Insiders confide that Ananth Kumar with Advani’s blessings would get himself imposed as chief ministerial candidate in the event of the May 2013 polls throwing a hung assembly with BJP as single largest party with 75 to 80 seats. BJP has dropped broad hints that it would join hands with JD (S), which according to BJP, could win about 45 seats. It is not just a coincidence that Ananth Kumar and JD (S) supremo HD Deve Gowda are great pals and enjoy a warm relationship, but both have been careful enough not to make their “more-than-what-meet-the-eye” relationship obvious and conspicuous.

JD (S) has made it clear that it will not have any kind of alliance or electoral adjustments with the BJP in the elections. It is quite understandable. In the 2004 assembly elections, JD (S) had won 58 seats and Congress had won 65 seats. The BJP had won 79 seats. A sizeable chunk of Muslims had voted Gowda’s party in that 2004 elections. But Gowda’s son HD Kumaraswamy’s decision to join hands with the BJP in 2006 made the Muslims move away from Gowda’s party. In the 2008 assembly elections, its number came down from 58 to 28, a good loss of 30 seats. So, the JD (S) is averse to have any kind of pre-poll relationship with the BJP. But having said that, it will have nothing to do with the BJP in 2013 elections, the JD (S), however, is more than willing or rather desperate to join hands with the same BJP in the post-poll scenario.

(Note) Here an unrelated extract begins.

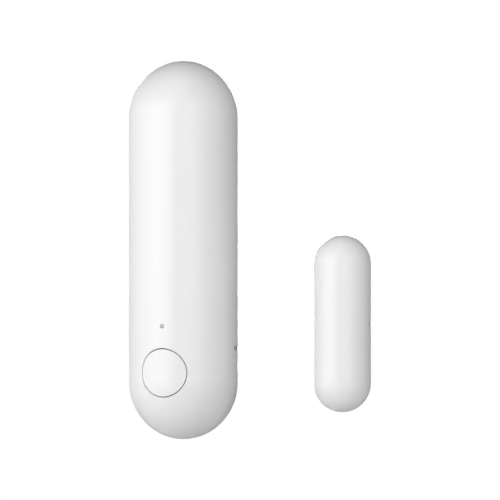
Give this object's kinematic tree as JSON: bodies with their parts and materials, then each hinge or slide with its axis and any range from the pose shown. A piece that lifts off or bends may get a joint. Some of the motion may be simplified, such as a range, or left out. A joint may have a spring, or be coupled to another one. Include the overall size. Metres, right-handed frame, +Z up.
{
  "type": "door contact sensor",
  "caption": "Two-piece wireless door contact sensor: a pill-shaped sensor with a push button and indicator, and a smaller pill-shaped magnet unit, both held by adhesive tape.",
  "frame": {"origin": "centre of the sensor's adhesive face, in the plane of the wall or door frame", "axes": "+X from the sensor to the magnet, +Y into the surface, +Z up the sensor"},
  "size_m": [0.0515, 0.021, 0.0798],
  "materials": {
    "shell_white": "fine satin grain",
    "button_white": "fine satin grain",
    "chassis_grey": "moulded, fine grain",
    "foam_tape": "closed-cell foam, matt",
    "clear_plastic": "frosted clear plastic",
    "screw_steel": "zinc plated",
    "board_green": "solder mask over glass fibre",
    "chip_black": "moulded epoxy",
    "crystal_can": "plated can",
    "capacitor_tan": "ceramic with tinned ends",
    "resistor_black": "ceramic with tinned ends",
    "antenna_ceramic": "ceramic",
    "shield_tin": "tinned sheet",
    "cell_steel": "nickel-plated can",
    "cell_sleeve": "shrink film",
    "contact_nickel": "nickel-plated spring steel",
    "led_white": "moulded, with a clear lens",
    "switch_black": "moulded nylon",
    "plunger_black": "moulded nylon",
    "reed_glass": "clear, faintly green",
    "magnet_nickel": "nickel plated"
  },
  "bodies": {
    "wall": {"wall_plate": "shell_white", "sensor_tape": "foam_tape"},
    "housing": {"front_housing": "shell_white", "inner_chassis": "chassis_grey", "chassis_screws": "screw_steel", "main_board": "board_green", "controller_chip": "chip_black", "timing_crystal": "crystal_can", "board_capacitors": "capacitor_tan", "board_resistors": "resistor_black", "chip_antenna": "antenna_ceramic", "radio_shield": "shield_tin", "battery_cell": "cell_steel", "battery_sleeve": "cell_sleeve", "positive_contact": "contact_nickel", "negative_contact": "contact_nickel", "negative_spring": "contact_nickel", "status_led": "led_white", "light_pipe": "clear_plastic", "switch_body": "switch_black", "switch_cover": "shield_tin", "switch_terminals": "contact_nickel", "reed_glass": "reed_glass", "reed_leads": "contact_nickel"},
    "button": {"button_cap": "button_white"},
    "plunger": {"switch_plunger": "plunger_black"},
    "magnet": {"magnet_housing": "shell_white", "magnet_base": "shell_white", "bar_magnet": "magnet_nickel", "magnet_tape": "foam_tape"}
  },
  "joints": [
    {"name": "housing_release", "type": "slide", "parent": "wall", "child": "housing", "axis": [0, 0, 1], "range_m": [0, 0.085]},
    {"name": "button_press", "type": "slide", "parent": "housing", "child": "button", "axis": [0, 1, 0], "range_m": [0, 0.0003], "stiffness_N_per_m": 3000, "springref_m": -0.0005},
    {"name": "plunger_travel", "type": "slide", "parent": "housing", "child": "plunger", "axis": [0, 1, 0], "range_m": [0, 0.0003]},
    {"name": "magnet_travel", "type": "slide", "parent": "wall", "child": "magnet", "axis": [1, 0, 0], "range_m": [-0.012, 0.1]}
  ],
  "couplings": [
    {"joint": "plunger_travel", "follows": "button_press", "ratio": 1}
  ]
}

It is not without any reason or logic that the talk of the town in Karnataka BJP is that Shettar is pre-poll chief minister and Ananth Kumar is post-poll chief minister. Machinations and skullduggery of these sorts on the part of Ananth Kumar are the perennial source of discontentment, internecine quarrels, absence of camaraderie and bonhomie among the Karnataka BJP leadership, because of which the party is gripped by Lemming Complex and paid its price in the urban local bodies elections.